Corps jalousés, prisonniers, absents
conducteurs d’un désir
que les mots seuls réalisent
temps retrouvé, désir éteint
étreint, il s’évapire (p. 164)

Or, si certains de ces textes jouent ouvertement de l’imitation, de la parodie ou du pastiche, comme d’un art de la transcription ludique, jamais ils ne se réduisent à une pure copie de leur modèle. En effet, le polystylisme de leur auteur agit comme une glace déformante qui, révélant un modèle en fuite, en offre une vision renouvelée : « Procès plutôt d’une répétition minutieuse reconstitution au terme de laquelle il sera bien téméraire de décider si le modèle est en deçà ou au-delà de l’image qui s’en forme dans un présent des plus vacillants.

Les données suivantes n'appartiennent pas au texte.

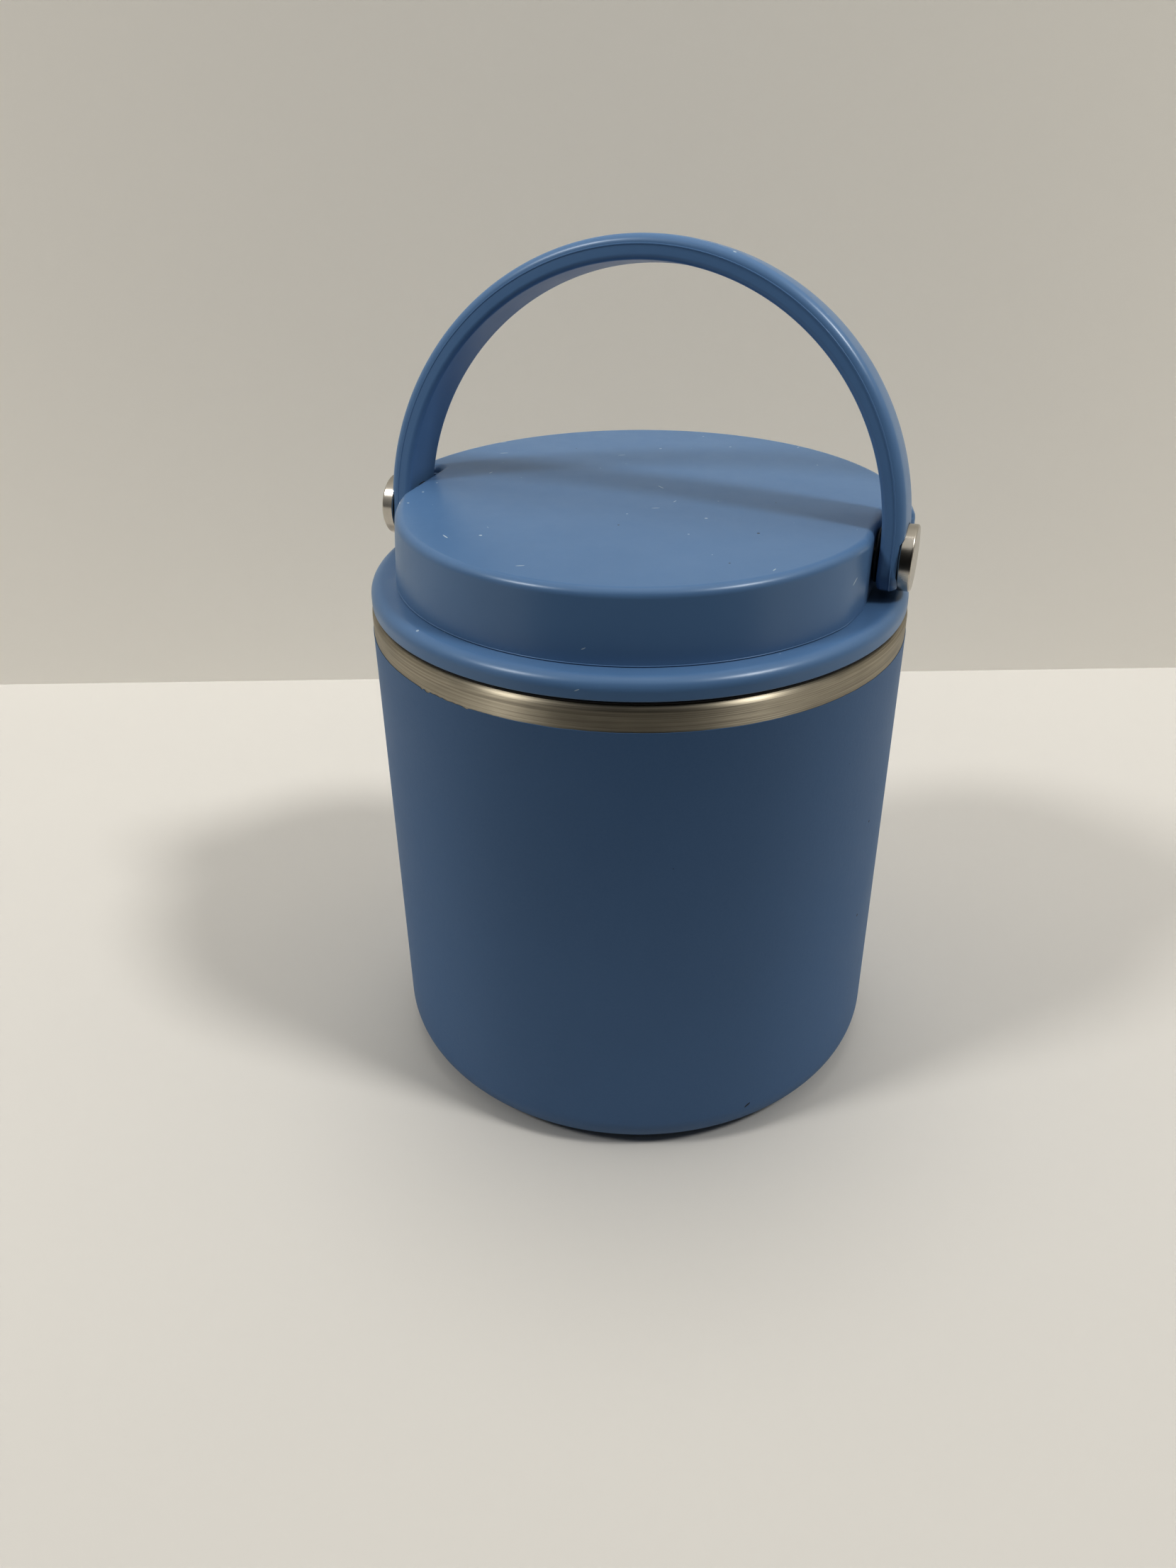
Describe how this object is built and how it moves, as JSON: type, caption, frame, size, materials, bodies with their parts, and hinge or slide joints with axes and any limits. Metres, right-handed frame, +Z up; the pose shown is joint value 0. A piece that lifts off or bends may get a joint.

S’en accommoder. (...) Qui sait si le biais n’est pas au contraire le moyen le plus propre à l’approche inquiète d’un modèle qui ne serait pas encore donné - modèle, projet, étrangement dédoublé, tout à la fois la cause et l’effet, le point de départ et l’objectif d’une infinie course-relais avec, de biais, passage du témoin. » (p. 98)


Cette mimésis sans modèle, épreuve profondément paradoxale, s’exerce d’une représentation mentale l’autre : « écritures visitées perpétuellement par le souvenir d’autres écritures », textes qui tentent de dire une peinture, une ligne imaginaire qui la définirait à nos yeux, tout en sachant que « vouloir manifester une présence est tout aussi vain que prétendre peindre un parfum, dessiner une saveur ».


Par Isabelle Lebrat, Recueil, juin 1992.